Set oven to gas mark 4/350F. Grease an 8 inch x 6 inch cake tin. Peel, core and slice apples. Put into a pan with a little water and sufficient sugar to your taste. Stew gently until tender then mash and cool.

In a separate pan, melt syrup and butter and demerara gently until dissoved. Leave to cool.

Sift flour, ginger, cloves into a bowl and make a well in the centre. Add egg to the syrup mixture and pour into the flour, mix well. Stir in the cooled, mashed apples and beat well until all the ingredients are well incorporated.

Scrape into the tin and cook for about 30 mins until firm. Leave to stand a few minutes in the tin before turning out to cool on a wire rack.
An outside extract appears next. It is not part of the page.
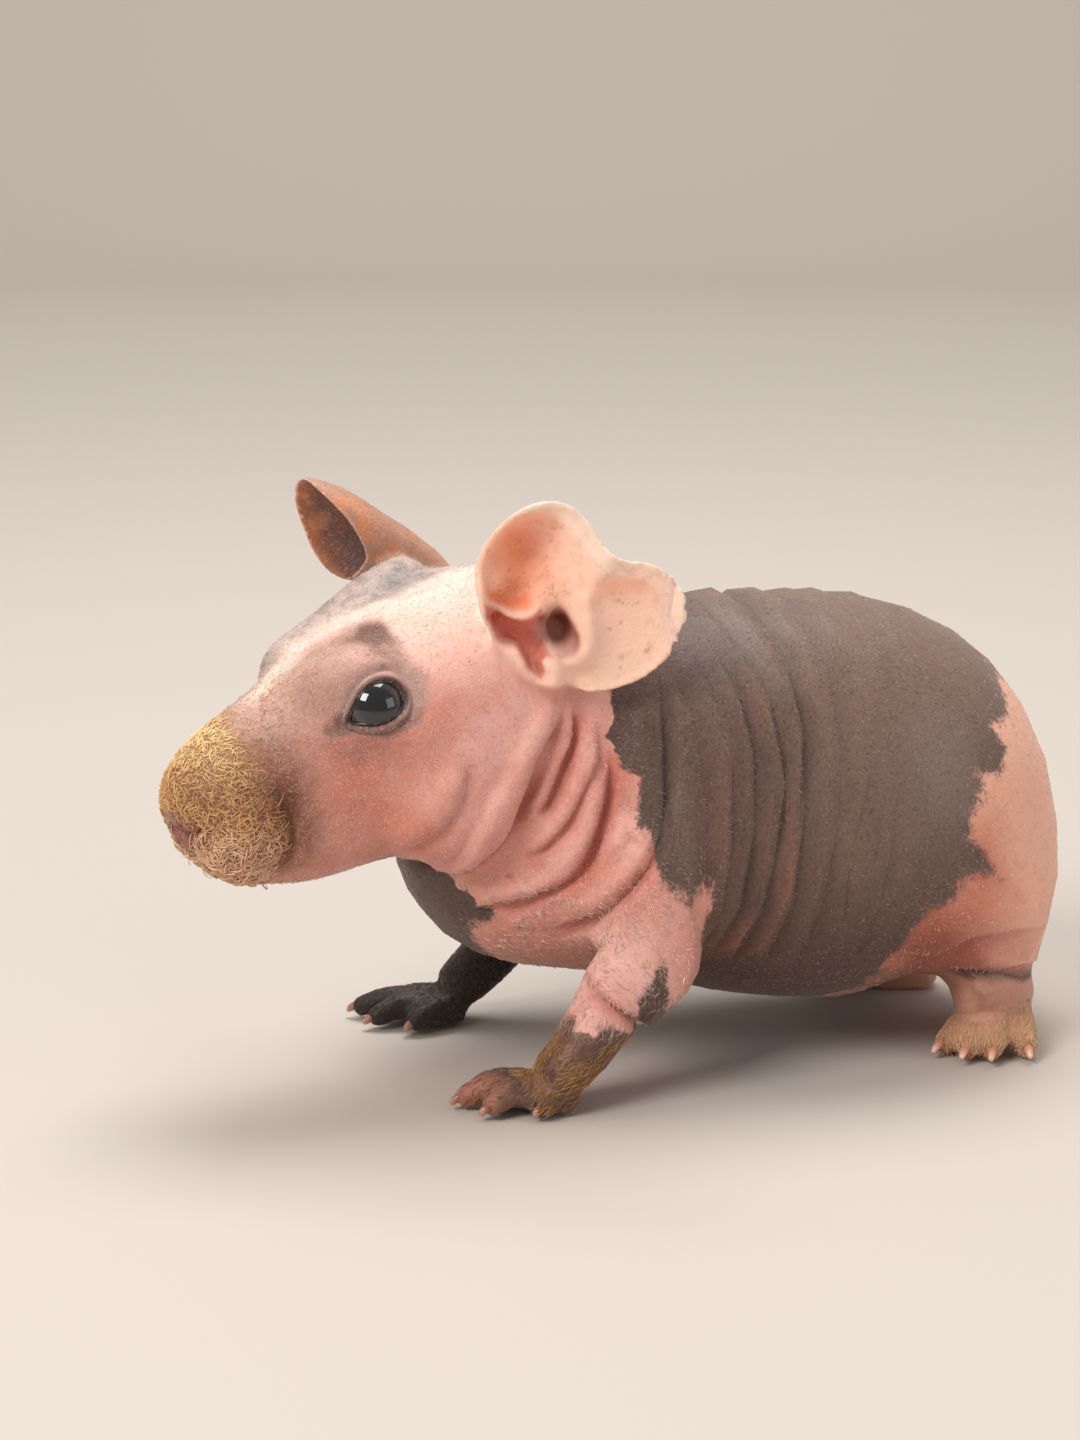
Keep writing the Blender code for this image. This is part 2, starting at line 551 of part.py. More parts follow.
def ear_places(side, share, angle, spread=0.0):
    """Places of the ear's middle layer. share runs from the bottom of the canal to the rim."""
    reach = ear_outline(LEFT_EAR_OUTLINE, angle)
    if side == LEFT:
        canal, back, up = np.array([14.2, 20.0, 67.6]), np.array([-0.93, 0.32, 0.17]), np.array([0.09, 0.09, 0.99])
        out = np.cross(back, up)
        run = share * (reach + spread)
        b, u = run * np.cos(angle), run * np.sin(angle)
        height = left_ear_height(b, u, share, angle)
        return head_to_world(canal + b[..., None] * back + u[..., None] * up + height[..., None] * out)
    # The right ear is pricked forward: the same pinna gathered into a cup that opens to the front.
    across = np.cross(RIGHT_EAR_UP, RIGHT_EAR_OPENING)
    degrees = np.degrees(angle) % 360
    wide = 7.6 + 0.5 * np.cos(angle)
    high = 7.6 + 1.5 * rise(degrees, 85, 30) + 1.2 * rise(degrees, 235, 30) - 1.2 * rise(degrees, 300, 30)
    slant = 2.4 * np.sin(angle) + 1.6 * rise(degrees, 220, 40)
    flare = (0.55 + 0.45 * smoothstep(0.1, 0.95, share)) * smoothstep(-0.02, 0.16, share)
    bow = 9.0 * share * (1 - share)
    middle = RIGHT_EAR_BASE + (RIGHT_EAR_MOUTH - RIGHT_EAR_BASE) * (share**0.9)[..., None]
    return head_to_world(
        middle
        + (flare * (wide + spread) * np.cos(angle))[..., None] * across
        + (flare * (high + spread) * np.sin(angle) + bow)[..., None] * RIGHT_EAR_UP
        + (slant * share**2)[..., None] * RIGHT_EAR_OPENING
    )


def face_outwards(thing):
    body = bmesh.new()
    body.from_mesh(thing.data)
    bmesh.ops.recalc_face_normals(body, faces=body.faces)
    body.to_mesh(thing.data)
    body.free()
    return thing


def ear_sheet(name, side, thickness, spread=0.0, around=32, along=10):
    """The ear as a thin closed wall about its middle layer."""
    share, angle = np.meshgrid(np.linspace(0, 1, along) ** 1.3, np.linspace(0, 2 * math.pi, around, endpoint=False),
                               indexing="ij")
    places = ear_places(side, share, angle, spread) * MM
    body = bmesh.new()
    rows = [[body.verts.new(point) for point in row] for row in places[1:].tolist()]
    centre = body.verts.new(places[0].mean(axis=0))
    for k in range(around):
        body.faces.new([centre, rows[0][k], rows[0][(k + 1) % around]])
        for near, far in zip(rows, rows[1:]):
            body.faces.new([near[k], far[k], far[(k + 1) % around], near[(k + 1) % around]])
    bmesh.ops.recalc_face_normals(body, faces=body.faces)
    mesh = bpy.data.meshes.new(name)
    body.to_mesh(mesh)
    body.free()
    made = bpy.data.objects.new(name, mesh)
    bpy.context.scene.collection.objects.link(made)
    wall = made.modifiers.new("wall", "SOLIDIFY")
    wall.thickness = thickness * MM
    wall.offset = 0
    wall.use_even_offset = True
    return face_outwards(settle(made))


def half_space(name, point, normal, inset):
    """A large block on the far side of a plane, in the direction of normal, inset from it."""
    size = 0.4
    body = bmesh.new()
    bmesh.ops.create_cube(body, size=size)
    body.transform(Matrix.Translation((0, 0, size / 2)))
    normal = Vector(normal).normalized()
    body.transform(Matrix.Translation((Vector(point) + normal * inset) * MM)
                   @ normal.to_track_quat("Z", "Y").to_matrix().to_4x4())
    return add_object(name, body)


def hull(name, balls, grow=0.0, sides=12):
    """The closed shape stretched round balls, each a centre and a radius."""
    body = bmesh.new()
    turn, rise = np.meshgrid(np.arange(sides) * 2 * math.pi / sides, np.linspace(-1, 1, sides // 2 + 1)[1:-1])
    flat = np.sqrt(1 - rise**2)
    ball = np.stack([flat * np.cos(turn), flat * np.sin(turn), rise], axis=-1).reshape(-1, 3)
    for centre, radius in balls:
        for point in np.concatenate([ball, [(0, 0, 1), (0, 0, -1)]]):
            body.verts.new((np.array(centre) + (radius + grow) * point) * MM)
    bmesh.ops.convex_hull(body, input=body.verts)
    bmesh.ops.delete(body, geom=[corner for corner in body.verts if not corner.link_faces], context="VERTS")
    return add_object(name, body)


def keep_largest(thing):
    """Drops all but the largest closed surface, as a cut can leave scraps."""
    body = bmesh.new()
    body.from_mesh(thing.data)
    body.verts.ensure_lookup_table()
    islands, seen = [], set()
    for start in body.verts:
        if start in seen:
            continue
        seen.add(start)
        island, edge_of_it = [], [start]
        while edge_of_it:
            corner = edge_of_it.pop()
            island.append(corner)
            for edge in corner.link_edges:
                other = edge.other_vert(corner)
                if other not in seen:
                    seen.add(other)
                    edge_of_it.append(other)
        islands.append(island)
    largest = max(islands, key=len)
    for island in islands:
        if island is not largest:
            bmesh.ops.delete(body, geom=island, context="VERTS")
    body.to_mesh(thing.data)
    body.free()
    return thing


def part_of(flesh, name, keep=(), drop=()):
    """The stretch of flesh inside every solid of keep and outside every one of drop."""
    piece = bpy.data.objects.new(name, flesh.data.copy())
    bpy.context.scene.collection.objects.link(piece)
    for solid in keep:
        combine(piece, "INTERSECT", [solid])
    if drop:
        combine(piece, "DIFFERENCE", list(drop))
    return keep_largest(piece)


def toe_claw(name, knuckle, tip, grow=0.0):
    """A curved claw out of the end of a toe."""
    knuckle, tip = np.array(knuckle), np.array(tip)
    ahead = (tip - knuckle) * (1, 1, 0)
    ahead /= np.linalg.norm(ahead)
    start = tip + (0, 0, 0.1) - 0.9 * ahead
    path = [
        (*(start - 0.6 * ahead), 0.75 + grow, 0.7 + grow),
        (*(start + 0.9 * ahead + (0, 0, 0.1)), 0.7 + grow, 0.65 + grow),
        (*(start + 2.4 * ahead - (0, 0, 0.1)), 0.5 + grow, 0.45 + grow),
        (*(start + 3.6 * ahead - (0, 0, 0.7)), 0.3 + grow, 0.25 + grow),
    ]
    return sweep(name, path, rings=7, sides=6)


def canal_hollow(name, side):
    """What the ear's canal leaves open in the head."""
    share, angle = np.meshgrid(np.linspace(0.1, 0.42, 8), np.linspace(0, 2 * math.pi, 32, endpoint=False),
                               indexing="ij")
    rings = ear_places(side, share, angle)
    outward = head_axes()[1] * -side
    return closed_mesh(name, np.concatenate([rings, rings[-1:] + 8 * outward]))


def finished(piece, finish):
    """Puts a piece in the animal's collection, with a material of its own, shaded smooth."""
    colour, roughness = FINISHES[finish]
    material = bpy.data.materials.new(piece.name)
    material.use_nodes = True
    shader = material.node_tree.nodes["Principled BSDF"]
    shader.inputs["Base Color"].default_value = (*colour, 1)
    shader.inputs["Roughness"].default_value = roughness
    shader.inputs["Metallic"].default_value = 0
    piece.data.materials.clear()
    piece.data.materials.append(material)
    piece.data.shade_smooth()
    piece.data.set_sharp_from_angle(angle=SHARP_EDGE)
    for holder in list(piece.users_collection):
        holder.objects.unlink(piece)
    bpy.data.collections[ANIMAL].objects.link(piece)


def leg_and_foot(flesh, leg, foot, finishes, toes):
    """The leg, its foot and the claws of its toes."""
    balls = LEG_REGIONS[leg]
    point, normal = FOOT_PLANES[leg]
    sockets = [toe_claw("socket", knuckle, tip, GAP) for knuckle, tip in toes]
    below = half_space("below", point, normal, GAP / 2)
    above = half_space("above", point, [-n for n in normal], GAP / 2)
    finished(part_of(flesh, foot, [hull("region", balls), below], sockets), finishes[1])
    finished(part_of(flesh, leg, [hull("region", balls), above]), finishes[0])
    for k, (knuckle, tip) in enumerate(toes):
        finished(toe_claw(f"claw_{foot}_{k + 1}", knuckle, tip), "claw")


def trunk_and_neck(flesh):
    def legs():
        return [hull("region", balls, GAP) for balls in LEG_REGIONS.values()]

    finished(part_of(flesh, "torso", [beyond(NECK_BACK, -1)], legs()), "dark skin")
    finished(part_of(flesh, "neck", [beyond(NECK_BACK, 1), beyond(NECK_FRONT, -1)], legs()), "pink skin")


def beyond(plane, sign):
    """All that lies on one side of a cutting plane, half a gap clear of it."""
    point, normal = plane
    return half_space("side", point, [sign * n for n in normal], GAP / 2)


def head_with_ears_and_eyes(flesh):
    sockets = []
    for side, word in ((LEFT, "left"), (RIGHT, "right")):
        finished(ear_sheet(f"ear_{word}", side, EAR_THICKNESS), "ear")
        finished(ellipsoid(f"eye_{word}", eye_frame(side)[0], (EYE_RADIUS,) * 3, segments=16), "eye")
        sockets += [
            ear_sheet("seat", side, EAR_THICKNESS + 2 * GAP, GAP),
            canal_hollow("hollow", side),
            ellipsoid("socket", eye_frame(side)[0], (EYE_RADIUS + GAP,) * 3, segments=16),
        ]
    finished(part_of(flesh, "head", [beyond(NECK_FRONT, 1)], sockets), "pink skin")


def stand_over_origin():
    """Hangs every piece on one empty, placed so that the middle of the animal's box is over the origin."""
    pieces = list(bpy.data.collections[ANIMAL].objects)
    corners = np.concatenate([points_of(piece) for piece in pieces])
    middle = (corners.min(axis=0) + corners.max(axis=0)) / 2
    root = bpy.data.objects.new("root", None)
    bpy.data.collections[ANIMAL].objects.link(root)
    root.location = (-middle[0] * MM, -middle[1] * MM, 0)
    for piece in pieces:
        piece.parent = root


def main():
    clear_scene()
    bpy.context.scene.collection.children.link(bpy.data.collections.new(ANIMAL))
    flesh = shaped_flesh()
    combine(flesh, "DIFFERENCE", [half_space("floor", (0, 0, 0), (0, 0, -1), 0)])
    leg_and_foot(flesh, "foreleg_left", "forefoot_left", ("pink skin", "dark skin"), FORE_TOES[LEFT])
    leg_and_foot(flesh, "foreleg_right", "forefoot_right", ("dark skin", "dark skin"), FORE_TOES[RIGHT])
    leg_and_foot(flesh, "hindleg_left", "hindfoot_left", ("pink skin", "pale skin"), HIND_TOES[LEFT])
    leg_and_foot(flesh, "hindleg_right", "hindfoot_right", ("pink skin", "pale skin"), HIND_TOES[RIGHT])
    trunk_and_neck(flesh)
    head_with_ears_and_eyes(flesh)
    bpy.data.objects.remove(flesh)
    stand_over_origin()


main()
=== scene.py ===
"""A young skinny pig, life size: the looks round its solids.

A bare folded skin over the whole body, two ears, wet dark eyes, horn claws, curls on the muzzle and short
hair elsewhere. Sizes are in millimetres in the animal's own places, as it was measured: nose towards -X, its
left side towards -Y.
"""

import math

import bmesh
import bpy
import numpy as np
from mathutils import Matrix, Vector
from mathutils.kdtree import KDTree


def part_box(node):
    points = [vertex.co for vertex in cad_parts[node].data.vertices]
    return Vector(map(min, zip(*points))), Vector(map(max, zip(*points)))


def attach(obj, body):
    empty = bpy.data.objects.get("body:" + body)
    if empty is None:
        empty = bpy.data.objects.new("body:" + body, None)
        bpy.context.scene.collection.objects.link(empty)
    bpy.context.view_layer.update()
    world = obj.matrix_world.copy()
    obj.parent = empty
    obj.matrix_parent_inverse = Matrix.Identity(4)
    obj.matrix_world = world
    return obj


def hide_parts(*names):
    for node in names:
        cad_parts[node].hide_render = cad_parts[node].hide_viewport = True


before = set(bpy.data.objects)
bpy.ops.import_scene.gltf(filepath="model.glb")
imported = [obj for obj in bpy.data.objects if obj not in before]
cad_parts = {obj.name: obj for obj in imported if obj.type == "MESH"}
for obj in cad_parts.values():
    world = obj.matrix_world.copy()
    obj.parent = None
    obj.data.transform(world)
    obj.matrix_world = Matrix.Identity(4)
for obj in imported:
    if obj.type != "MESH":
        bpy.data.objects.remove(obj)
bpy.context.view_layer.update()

# The room: a pale seamless floor that curves up behind, and large soft lamps, as in a small photo studio.
# The camera stands low on the animal's left, a little in front, and looks down slightly.
MM = 0.001
# The head has its own directions, turned a little to the animal's left: forward, left and up.
EYE_CENTRE = np.array([37.7, 9.6, 59.8])  # in the head: forward, outward, up
HEAD_PIVOT = np.array([-4.0, 0.0, 0.0])
HEAD_TURN = math.radians(10)
HEAD_AXES = np.array([
    [-math.cos(HEAD_TURN), -math.sin(HEAD_TURN), 0],
    [math.sin(HEAD_TURN), -math.cos(HEAD_TURN), 0],
    [0, 0, 1],
])
LEFT, RIGHT = -1, 1
SIDES = ((LEFT, "left"), (RIGHT, "right"))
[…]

Store in an airtight tin.

This is nicer on the second day!


----------



## Shunka (Sep 29, 2006)

Another great one!! Thank you!! What is demerara sugar?


----------



## Ishbel (Sep 29, 2006)

It's a soft brown sugar.


----------



## Shunka (Sep 29, 2006)

I thought so!! Thank you!!!! I have this printed and added to a little file of your great recipes!!! That way I know who to thank again when the rave reviews start here, lol.


----------



## Ishbel (Sep 29, 2006)

BLUSH....


----------



## bethzaring (Sep 29, 2006)

Thanks Ish, for the recipe, appreciate it!


----------



## Snoop Puss (Sep 30, 2006)

Yum. This looks ace. Thanks Ishbel.


----------



## PA Baker (Sep 30, 2006)

This sounds wonderful, Ishbel!  Yet another winning recipe from you!  Thanks!!!


----------



## Ishbel (Sep 30, 2006)

Well, it's actually by a lady called Johanna Mathie - but I've baked this for years and years


----------